El temor a la muerte acicatea y es capaz de hacernos pensar en culpas… y es allí donde una marea de espumas mal habidas llena las playas de las conciencias.
En ese mismo y delante mar se reflejan incapacidades humanas de asumir reglas y deberes.
Matanzas, avaricias por posesiones, estafas, asociaciones ilícitas, y ni que hablar de los vejámenes y trata de jóvenes y niños.
Para ampliar aún más esas playas rocosas de atrocidades, entre tantas desviaciones merece importante alusión el descuido irracional hacia el planeta.

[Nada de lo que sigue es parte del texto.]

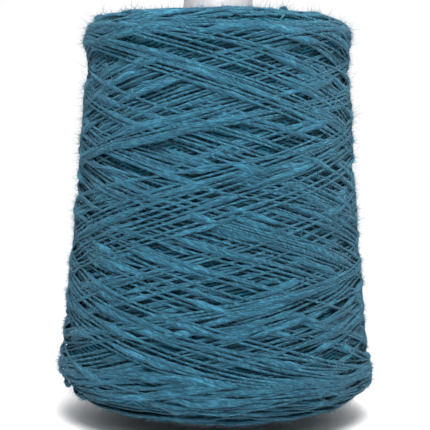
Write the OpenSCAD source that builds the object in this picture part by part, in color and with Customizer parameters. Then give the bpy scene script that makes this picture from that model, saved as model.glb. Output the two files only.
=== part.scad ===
// Cone of slub yarn: a cross-wound package on a moulded plastic cone core.
// +Z runs up the cone's axis, and the origin is the centre of the base rim's
// standing face.

/* [Core] */
// Length of the core along its axis
core_length = 230; // [190:5:290]
// Angle between the core's wall and its axis
core_half_angle = 4.3333; // [3:0.1:6]
// Outer diameter of the core at its nose, the small end
nose_od = 37; // [33:0.5:46]
// Wall thickness of the conical shell
core_wall = 2.2; // [1.6:0.1:2.8]
// Wall thickness of the nose ring, at the nose
nose_wall = 3.5; // [3:0.1:5]
// Length of the straight bore in the nose ring
nose_bore_l = 12; // [8:1:16]
// Radius that rounds both edges of the nose, so that yarn slides over it
nose_round = 1.4; // [0.8:0.1:1.6]
// Number of fine grip grooves round the outside, under the yarn
grip_grooves = 24; // [8:1:32]
// Depth of each grip groove
grip_depth = 0.35; // [0.2:0.05:0.6]

/* [Base] */
// Bore of the adapter ring inside the base
adapter_d = 56; // [46:0.5:58]
// Wall thickness of the adapter ring
adapter_wall = 1.8; // [1.2:0.1:2.4]
// Length of the adapter ring along the axis
adapter_h = 14; // [10:1:20]
// Number of webs that join the adapter ring to the shell
web_count = 12; // [6:1:16]
// Thickness of each web
web_t = 1.6; // [1.3:0.1:2]
// How far the webs' edges sit inside the two ends of the adapter ring
web_recess = 1.2; // [0.5:0.1:3]
// Thickness of the low ribs up the inside of the shell, one above each web
rib_t = 1; // [0.8:0.1:1.2]
// How far the ribs stand off the inside of the shell
rib_h = 1.2; // [0.8:0.1:2]
// Chamfer on the outer edge of the base rim
base_chamfer = 0.6; // [0.3:0.1:1]

/* [Tail groove] */
// Height of the groove's middle above the standing face
groove_z = 5.4; // [4.5:0.1:6.5]
// Depth of the groove
groove_depth = 0.7; // [0.4:0.1:1]
// Number of notches in the base rim that can hold the yarn's first end
notch_count = 4; // [2:1:8]
// Width of each notch
notch_w = 1.8; // [1.5:0.1:2.4]

/* [Yarn] */
// Diameter of the yarn's thin stretches
yarn_d = 1.2; // [0.8:0.1:1.4]
// Turns of the transfer tail, the yarn's first end, round the groove
tail_turns = 3; // [2:1:3]
// How far neighbouring turns of the tail press into each other
tail_squash = 0.05; // [0.02:0.01:0.1]

/* [Package] */
// Diameter of the package at its lower edge
package_base_d = 167.6; // [140:1:200]
// Diameter of the package at its upper edge
package_top_d = 138.8; // [110:1:165]
// Height of the package's lowest yarn above the standing face
package_low_z = 8.5; // [8:0.5:14]
// Bare length of core left between the package's top and the nose
bare_nose = 13.2; // [8:0.1:25]
// How high the lower end face curves up to the side
base_bulge_h = 16; // [8:1:24]
// How far inside the lower edge that curve starts
base_bulge_w = 31.8; // [15:0.1:36]
// How far the lower end face rises from its lowest ring to the core
base_dish = 4; // [1:0.5:5]
// How far the side curves over at the top
top_bulge_h = 4.6; // [2:0.1:12]
// How far inside the upper edge that curve ends
top_bulge_w = 15; // [12:0.5:30]
// How far the upper end face falls from its highest ring to the core
top_dish = 3.3; // [1:0.1:6]
// Depth of the outermost windings on the side
outer_depth = 8; // [5:0.5:11]
// Depth of the outermost windings on the two end faces
end_depth = 4; // [3:0.5:6]

/* [Hidden] */

$fn = 96;
taper = tan(core_half_angle);
nose_r = nose_od / 2;
base_r = nose_r + core_length * taper;
nose_bore_r = nose_r - nose_wall;
web_low = web_recess;
web_high = adapter_h - web_recess;
wind_gap = 0.1;         // between nested solids of yarn, and between yarn and core
join = 0.4;             // how deep one moulded feature runs into another
over = 1;               // how far a cutting shape runs past a face
round_steps = 6;        // straight pieces in each rounded edge of the core
bulge_steps = 10;       // straight pieces in each curved end of the package
dish_steps = 6;         // straight pieces in each dished end face
groove_floor = tail_turns * yarn_d + 2 * wind_gap;
groove_low = groove_z - (groove_floor + groove_depth) / 2;
groove_high = groove_z + (groove_floor + groove_depth) / 2;
package_high_z = core_length - bare_nose;
base_edge_r = package_base_d / 2;
top_edge_r = package_top_d / 2;

// Outer radius of the core at height z
function core_r(z) = base_r - z * taper;
// Radius of the inside of the shell at height z
function inside_r(z) = core_r(z) - core_wall;
// Points of an elliptical quarter about c, from angle a to angle b
function arc(c, rx, ry, a, b, n) =
    [for (i = [0 : n]) let (t = a + (b - a) * i / n) c + [rx * cos(t), ry * sin(t)]];
// Share from 0 to 1 of a smooth S between two levels
function ease(t) = (1 - cos(180 * t)) / 2;

// ---------- the core ----------

// Outside of the core from the base rim up to the nose, with its grooves
function core_outside() = let (
    grip_low = package_low_z + base_dish + over,
    grip_step = (package_high_z - top_dish - over - grip_low) / grip_grooves
) concat(
    [[core_r(0) - base_chamfer, 0], [core_r(base_chamfer), base_chamfer]],
    [[core_r(groove_low), groove_low],
     [core_r(groove_low) - groove_depth, groove_low + groove_depth / 2],
     [core_r(groove_high) - groove_depth, groove_high - groove_depth / 2],
     [core_r(groove_high), groove_high]],
    [for (i = [0 : grip_grooves - 1]) let (z = grip_low + (i + 0.5) * grip_step)
        each [[core_r(z - grip_depth), z - grip_depth],
              [core_r(z) - grip_depth, z],
              [core_r(z + grip_depth), z + grip_depth]]]
);

// Section of the shell with its nose ring
module shell_section() {
    nose_low = core_length - nose_round - nose_bore_l;
    step = inside_r(nose_low) - nose_bore_r;
    polygon(concat(
        core_outside(),
        arc([nose_r - nose_round, core_length - nose_round],
            nose_round, nose_round, 0, 90, round_steps),
        arc([nose_bore_r + nose_round, core_length - nose_round],
            nose_round, nose_round, 90, 180, round_steps),
        [[nose_bore_r, nose_low],
         [inside_r(nose_low - step), nose_low - step],
         [inside_r(0), 0]]
    ));
}

// A flat plate that stands on the axis, with this outline and thickness
module plate(outline, t) rotate([90, 0, 0]) translate([0, 0, -t / 2])
    linear_extrude(t) polygon(outline);

// One web between the adapter ring and the shell
module web() {
    inner = adapter_d / 2 + adapter_wall - join;
    plate([
        [inner, web_low], [inside_r(web_low) + join, web_low],
        [inside_r(web_high) + join, web_high], [inner, web_high]
    ], web_t);
}

// One low rib up the inside of the shell, from the webs to the nose ring
module rib() {
    low = web_high - join;
    high = core_length - nose_round - nose_bore_l - over;
    plate([
        [inside_r(low) - rib_h, low], [inside_r(low) + join, low],
        [inside_r(high) + join, high], [inside_r(high) - rib_h, high]
    ], rib_t);
}

module cone_core() color("white") difference() {
    union() {
        rotate_extrude() shell_section();
        difference() {
            cylinder(r = adapter_d / 2 + adapter_wall, h = adapter_h);
            translate([0, 0, -over])
                cylinder(d = adapter_d, h = adapter_h + 2 * over);
        }
        for (i = [0 : web_count - 1]) rotate([0, 0, (i + 0.5) * 360 / web_count]) {
            web();
            rib();
        }
    }
    for (i = [0 : notch_count - 1]) rotate([0, 0, i * 360 / notch_count])
        translate([inside_r(0) - join, -notch_w / 2, -over])
            cube([core_wall + 2 * join, notch_w, over + groove_low + groove_depth / 2]);
}

// ---------- the wound yarn ----------

// Outline of the package's half section, taken in by side on its side and by
// end on its two end faces. It starts and ends on the bore, over the core, and
// its two curves start and end at the same radii however far it is taken in.
function package_outline(side, end) = let (
    low = package_low_z + end,
    high = package_high_z - end,
    low_ring = base_edge_r - base_bulge_w,
    high_ring = top_edge_r - top_bulge_w,
    low_bore = core_r(low + base_dish) + wind_gap,
    high_bore = core_r(high - top_dish) + wind_gap
) concat(
    [for (i = [0 : dish_steps - 1]) let (t = i / dish_steps)
        [low_bore + (low_ring - low_bore) * t, low + base_dish * (1 - ease(t))]],
    arc([low_ring, low + base_bulge_h], base_bulge_w - side, base_bulge_h,
        -90, 0, bulge_steps),
    arc([high_ring, high - top_bulge_h], top_bulge_w - side, top_bulge_h,
        0, 90, bulge_steps),
    [for (i = [1 : dish_steps]) let (t = i / dish_steps)
        [high_ring + (high_bore - high_ring) * t, high - top_dish * ease(t)]]
);

// The same points from last to first
function reversed(points) = [for (i = [len(points) - 1 : -1 : 0]) points[i]];

// The bulk of the yarn, wound straight onto the core
module inner_windings() color([0.10, 0.30, 0.39])
    rotate_extrude() polygon(package_outline(outer_depth, end_depth));

// The last windings to be laid, which are the ones that show
module outer_windings() color([0.16, 0.45, 0.56]) rotate_extrude() polygon(concat(
    package_outline(0, 0),
    reversed(package_outline(outer_depth - wind_gap, end_depth - wind_gap))
));

// ---------- the transfer tail ----------

// Close turns in the groove, pressed into one coil
module transfer_tail() color([0.16, 0.45, 0.56]) rotate_extrude() {
    pitch = yarn_d - tail_squash;
    for (i = [0 : tail_turns - 1]) let (z = groove_z + (i - (tail_turns - 1) / 2) * pitch)
        translate([core_r(z) - groove_depth + wind_gap + yarn_d / 2, z])
            circle(d = yarn_d);
}

cone_core();
inner_windings();
outer_windings();
transfer_tail();
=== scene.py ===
"""Cone of slub yarn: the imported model, with its yarn laid turn by turn over the core."""

import math

import bmesh
import bpy
import numpy as np
from mathutils import Matrix, Vector


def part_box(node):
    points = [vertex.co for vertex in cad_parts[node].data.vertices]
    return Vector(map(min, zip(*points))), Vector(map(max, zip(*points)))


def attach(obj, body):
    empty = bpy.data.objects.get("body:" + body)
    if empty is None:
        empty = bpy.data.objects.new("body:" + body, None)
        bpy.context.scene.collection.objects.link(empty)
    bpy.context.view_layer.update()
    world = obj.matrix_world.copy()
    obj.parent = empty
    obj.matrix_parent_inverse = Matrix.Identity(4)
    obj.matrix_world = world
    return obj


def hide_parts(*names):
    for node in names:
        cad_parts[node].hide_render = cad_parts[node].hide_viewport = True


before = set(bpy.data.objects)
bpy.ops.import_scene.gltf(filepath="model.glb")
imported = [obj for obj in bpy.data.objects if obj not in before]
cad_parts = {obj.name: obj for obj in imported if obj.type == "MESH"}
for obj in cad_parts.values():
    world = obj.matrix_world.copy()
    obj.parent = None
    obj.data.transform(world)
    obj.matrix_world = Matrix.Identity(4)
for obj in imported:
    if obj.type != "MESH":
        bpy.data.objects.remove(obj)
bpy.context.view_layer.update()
scene = bpy.context.scene


# ---------- Camera ----------
# A long lens a little above the middle of the cone, level with it but for a slight
# look down. The picture is turned a little, so the cone leans to the right.
camera_distance = 0.6232
camera_height = 0.1364
look_down = math.radians(2.42)
camera_roll = math.radians(0.57)
lens_length = 95.36
side_shift = -0.0025

camera_data = bpy.data.cameras.new("camera")
camera_data.lens = lens_length
camera_data.shift_x = side_shift
camera = bpy.data.objects.new("camera", camera_data)
camera.matrix_world = (
    Matrix.Translation((0, -camera_distance, camera_height))
    @ Matrix.Rotation(math.pi / 2 - look_down, 4, "X")
    @ Matrix.Rotation(camera_roll, 4, "Z")
)
scene.collection.objects.link(camera)
scene.camera = camera


# ---------- Studio ----------
# A white table in a white room. A disc lamp hangs close to the cone, in front of it and
# above, and soft light comes from the front and, evenly, from straight above.
table_size = 12.0
table_white = (0.92, 0.92, 0.93, 1)
table_roughness = 0.6
key_from = Vector((0.12, -0.76, 1.0))
key_strength = 1.15
key_softness = math.radians(55)
top_strength = 1.35
top_softness = math.radians(50)
lamp_place = Vector((0.04, -0.44, 0.56))
lamp_aim = Vector((0, 0, 0.15))
lamp_size = 0.35
lamp_power = 7.0
room_front, room_back = 0.16, 0.90
room_turn_from, room_turn_to = -0.12, 0.55

scene.view_settings.view_transform = "Standard"

table_shape = bmesh.new()
bmesh.ops.create_grid(table_shape, x_segments=1, y_segments=1, size=table_size / 2)
table_mesh = bpy.data.meshes.new("table")
table_shape.to_mesh(table_mesh)
table_shape.free()
table = bpy.data.objects.new("table", table_mesh)
scene.collection.objects.link(table)
table_paint = bpy.data.materials.new("table_paint")
table_paint.use_nodes = True
table_surface = table_paint.node_tree.nodes["Principled BSDF"]
table_surface.inputs["Base Color"].default_value = table_white
table_surface.inputs["Roughness"].default_value = table_roughness
table_mesh.materials.append(table_paint)

key_data = bpy.data.lights.new("key", "SUN")
key_data.energy = key_strength
key_data.angle = key_softness
key = bpy.data.objects.new("key", key_data)
key.matrix_world = key_from.to_track_quat("Z", "Y").to_matrix().to_4x4()
scene.collection.objects.link(key)

top_data = bpy.data.lights.new("top", "SUN")
top_data.energy = top_strength
top_data.angle = top_softness
top = bpy.data.objects.new("top", top_data)
scene.collection.objects.link(top)

lamp_data = bpy.data.lights.new("lamp", "AREA")
lamp_data.shape = "DISK"
lamp_data.size = lamp_size
lamp_data.energy = lamp_power
lamp = bpy.data.objects.new("lamp", lamp_data)
lamp.matrix_world = Matrix.Translation(lamp_place) @ (
    (lamp_place - lamp_aim).to_track_quat("Z", "Y").to_matrix().to_4x4()
)
scene.collection.objects.link(lamp)

room = bpy.data.worlds.new("room")
room.use_nodes = True
room_nodes, room_links = room.node_tree.nodes, room.node_tree.links
room_surface = room_nodes["Background"]
room_surface.inputs["Color"].default_value = (1, 1, 1, 1)
facing = room_nodes.new("ShaderNodeSeparateXYZ")
room_links.new(room_nodes.new("ShaderNodeTexCoord").outputs["Generated"], facing.inputs["Vector"])
room_level = room_nodes.new("ShaderNodeMapRange")
room_level.inputs["From Min"].default_value = room_turn_from
room_level.inputs["From Max"].default_value = room_turn_to
room_level.inputs["To Min"].default_value = room_front
room_level.inputs["To Max"].default_value = room_back
room_links.new(facing.outputs["Y"], room_level.inputs["Value"])
seen = room_nodes.new("ShaderNodeMath")
seen.operation = "MAXIMUM"
room_links.new(room_nodes.new("ShaderNodeLightPath").outputs["Is Camera Ray"], seen.inputs[0])
room_links.new(room_level.outputs["Result"], seen.inputs[1])
room_links.new(seen.outputs["Value"], room_surface.inputs["Strength"])
scene.world = room


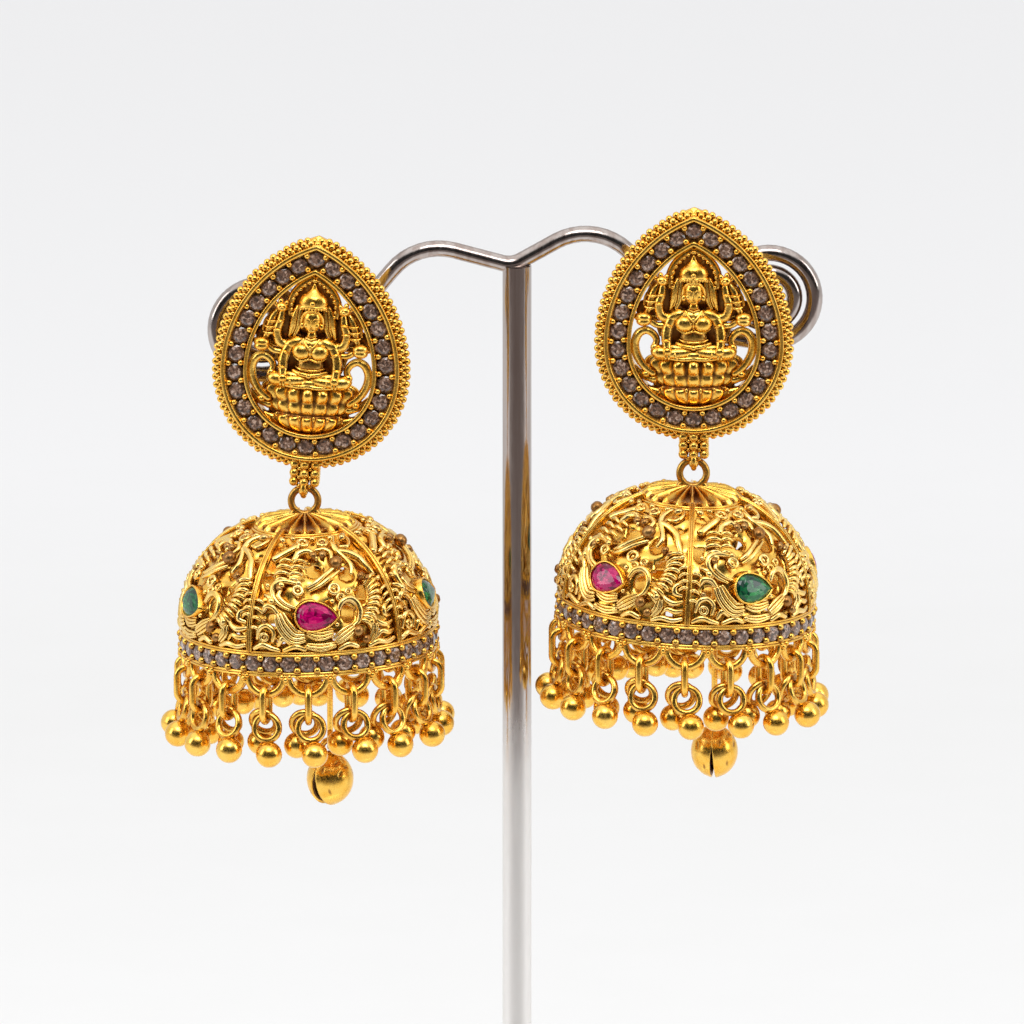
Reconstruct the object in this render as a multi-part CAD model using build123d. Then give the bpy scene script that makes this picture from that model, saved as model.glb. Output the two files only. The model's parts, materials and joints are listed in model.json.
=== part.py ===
from build123d import *
import os
from math import asin, atan, atan2, cos, degrees, radians, sin, sqrt, tan

# A pair of jhumka earrings on a wire display stand. Millimetres, +Z up, front towards -Y.
# The origin is the centre of the stand's underside. Left and right are the viewer's.

# Stand
base_radius = 38.0
base_thickness = 4.0
base_edge = 1.0
socket_radius = 2.6
socket_height = 3.0
post_radius = 1.45
post_fit = 0.1
post_foot = 2.0            # the post's lower end, inside the base
wire_radius = 0.825
wire_low = 119.9           # the wire's centre line where it dips onto the post
dip_x = -0.5
dip_bend = 2.5
crest_bend = 6.0
rest_bend = 3.0
left_rest_slope, right_rest_slope = 36.0, 31.0      # degrees, under the ear posts
left_crest = (-10.0, 2.55)     # corner of the bend over the crest: x, height above wire_low
right_crest = (8.3, 4.95)
coil_radius = 4.6          # centre line of a coil's outer turn
coil_step = 1.0            # what each half turn loses in radius
coil_half_turns = 4
left_coil = (-25.5, -6.55)     # centre of the coil: x, height above wire_low
right_coil = (25.1, -3.3)

# Where each earring hangs: the point where its drop swings, and how it sits
pivot_y = -3.6
left_pivot = (-21.25, pivot_y, 97.99)
right_pivot = (17.65, pivot_y, 100.82)
left_roll, left_yaw = 3.3, -7.0
right_roll, right_yaw = 0.0, -2.0
left_tilt, right_tilt = -1.5, 3.0

# Stud, in its own frame: the pivot is the origin
stud_radius = 8.78         # outer ridge line: the round lower end
stud_rise = 12.9           # from the centre of the round end to the tip
stud_centre = 11.9         # height of that centre over the pivot
stud_back = 1.1
ridge_height = 2.2
ridge_half = 0.16
channel_width = 2.3
channel_floor = 1.5
border_width = 1.05
border_low, border_high = 0.45, 1.75

# Tab and its loop under the stud
tab_width, tab_depth = 2.9, 1.5
tab_low, tab_high = 0.75, 2.7
loop_radius, loop_wire = 0.8, 0.3

# Ear post and nut
ear_post_height = 14.5
ear_post_radius = 0.45
ear_post_length = 8.6
ear_bar_inset = 0.6        # the crossbar that carries the post, in from the stud's back
nut_radius, nut_length = 2.4, 2.6
nut_bore = 0.6
nut_start = 5.0            # its near face, behind the pivot
wire_rest_gap = 0.55       # from the ear post to the corner; the bend takes up half of it

# Figure on its lotus, in the stud's frame
lotus_back = 1.6           # how far the lotus's axis lies behind the stud's back
lotus_profile = ((3.3, 5.5), (4.3, 7.3), (4.5, 8.8), (4.1, 9.9))     # radius, height
lap_radius, lap_half, lap_height = 0.75, 3.1, 10.5
face_forward = 0.4         # the head in front of the body, the halo as far behind it
waist_radius, chest_radius, bust_radius = 1.25, 1.75, 1.4
waist_height, shoulder_height = 10.6, 15.0
head_radius, head_height = 1.1, 17.35
crown_radius, crown_tip, crown_low, crown_high = 1.3, 0.2, 18.1, 20.9
arm_radius = 0.42
bud_radius = 0.7
bud_place = (5.1, 14.7)
hand_place = (3.1, 18.5)
shoulder_place = (1.6, 14.7)
elbow_place = (3.3, 15.0)
knee_place = (3.0, 11.0)
scroll_place = (5.0, 11.6)
scroll_radius, scroll_wire = 1.2, 0.36
halo_radius, halo_wire, halo_height = 2.1, 0.36, 19.4
halo_stalk, stalk_radius = 1.2, 0.4

# Dome, in its own frame: the pivot is the origin and the axis hangs straight down
ring_radius, ring_wire = 1.34, 0.36
ring_foot_radius, ring_foot_top, ring_foot_half = 1.8, 1.0, 0.3
cap_apex = -2.7
cap_radius, cap_edge = 5.1, -3.6
edge_wire = 0.3
bulge_radius = 10.8        # the dome's outer wall is an arc turned about the axis
bulge_offset = 1.784       # that arc's centre, out from the axis
bulge_level = -13.9
wall = 0.8
rib_width, rib_height = 0.65, 0.3
panels = 5
left_rib_angle, right_rib_angle = -26.6, 0.0
band_radius = 12.9
band_low = -16.5
rim_height = 0.5
channel_depth = 0.35
band_inner = 11.75
scallops = 18
scallop_line = 12.45       # the scallops' distance from the axis
scallop_radius, scallop_wire = 1.95, 0.36
scallop_rise = 0.1         # the scallops' centres above the band's lower edge
granule_radius = 0.52
hook_x = 2.4
hook_radius, hook_wire = 0.95, 0.35
hook_level = -4.7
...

Evaluando con respeto también a otras creencias religiosas, ya que el bien y el mal siempre van distanciados, se advierte a lo lejos que en aquellos agravios ya expresados que carcomen el bienestar social peor a un maremoto arrollador, por nada se tiene en y cuenta la base de toda guía primigenia: el cumplimiento de los «Diez Mandamientos».
Entonces. ¿Culpamos a Dios?
Debemos bajar la cabeza pidiendo clemencia, retractándonos, siendo honestos y solidarios. Con un corazón arrepentido buscaremos la paz tomando carriles por donde el amor nos hermana y así daremos testimonio por lo que los hombres fuimos creados: a «Imagen y Semejanza de Dios».